CENNI STORICI
Quando Giacomo Caldora (1368-1439) corse a difesa dei suoi "quasi" concittadini vastesi, sapeva di farlo per scopi ben precisi: ogni cosa del resto, doveva avere un suo costo in quel periodo.
Tutto sommato però, il fatto che Caldora, una volta entrato nella città si fosse autoproclamato signore di Vasto, non veniva visto dai suoi abitanti in cattiva luce; anzi, forse i Vastesi poterono così giovarsi di un periodo privo di grandi rischi.
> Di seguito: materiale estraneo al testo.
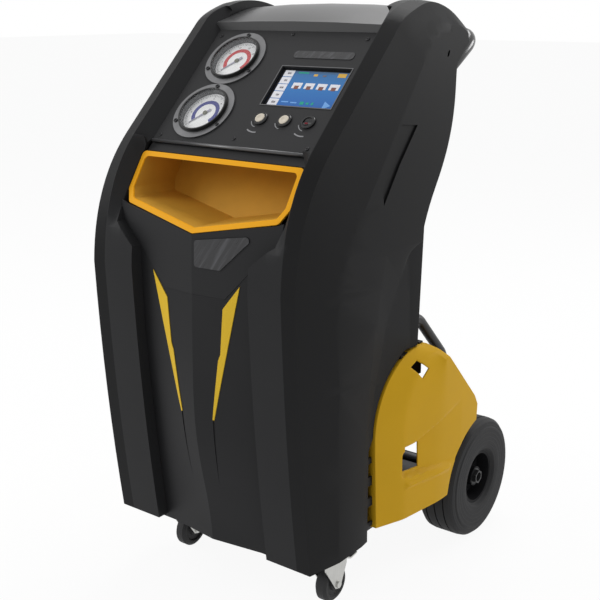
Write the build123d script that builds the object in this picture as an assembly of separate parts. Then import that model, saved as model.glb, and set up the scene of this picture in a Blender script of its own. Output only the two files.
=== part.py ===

Il temuto cavaliere di ventura, infatti, godeva di un rispetto così elevato che molti territori limitrofi preferivano pagare tributi pur di farsi garantire la sua non belligeranza.
Quello che Giacomo Caldora ignorava prima di intervenire - in veste di pacificatore tra le fazioni di Buccio d'Alvappario e quelle di Lisulo da Catania - era che si sarebbe innamorato di questo posto al punto tale da farne la sua residenza invernale.
Personaggio di grande carisma e cultura, ma soprattutto persona capace di incarnare una notevole eccentricità, Giacomo, nel 1427, ingrandì una preesistente fortificazione posta a difesa del lato vulnerabile della Città per farne la sua residenza.
Considerando il periodo, il tipo di costruzione, e l'ingente possibilità economica del Caldora, molti studiosi sono concordi nell'affermare che, con tutta probabilità, fu l'ideatore della "cinta bastionata", cioè Mariano di Iacopo detto "Taccola" (1381-1458), ad essere chiamato per realizzare la possente edificazione a pianta quadra, costituita da quattro cortine e tre torri e da un fossato perimetrale.
Una suggestiva successione di beccatelli in pietra e di archi ogivali faceva da cornice all'intera costruzione che poteva vantare, sulla base di un edificazione romana, un'altissima torre, demolita successivamente dai Vastesi per recuperare materiale da costruzione, come parzialmente fecero con altri elementi del castello.
Ancora oggi una linea di demarcazione nella cinta verticale può essere notata tra la costruzione originaria e quella rimaneggiata da d'Avalos dopo il 1499; la delimitazione infatti rivela un fabbricato superiore composto da materiale apparentemente simile, ma diverso nella forma (mattoni più piccoli) e nella composizione meno attenta.
Polemiche sorte recentemente tra alcuni autorevoli studiosi farebbero risalire la costruzione militare solo al ciclo dei D'Avalos; altri invece affermerebbero, giustamente a nostro avviso, che nulla concorda con quel periodo, dalle necessità alle possibilità economiche.
Non è difficile, tuttavia, rilevare che la tipologia architettonica niente ha a che fare con il periodo cinquecentesco, essa guarda ad un'età sicuramente più tarda.
Il restauro effettuato dai d'Avalos, se pur grossolano, rispettò le linee architettoniche primitive, donando all'edificio una certa continuità fino al 1816, data che sarà ricordata come l'inizio di un inesorabile stravolgimento dell'intero fabbricato.
Nuove costruzioni di tutt'altro stile infatti, si legarono gradualmente alla struttura, e a volte, addirittura con lo stesso consenso del Ministro competente, fino a rendere il lato occidentale praticamente irriconoscibile, dato l'inserimento di un edificio neoclassico.
Rimane ad oggi un nostro sogno, e prima ancora, un sogno di tutti gli storici che negli anni si sono appassionati a questa fortificazione, tornare ad ammirare il castello nelle legittime vesti.
Lasciarlo nello stato attuale risulterebbe quantomeno infausto, per una costruzione che rappresenta a ragione un fondamento nella storia dell'architettura militare.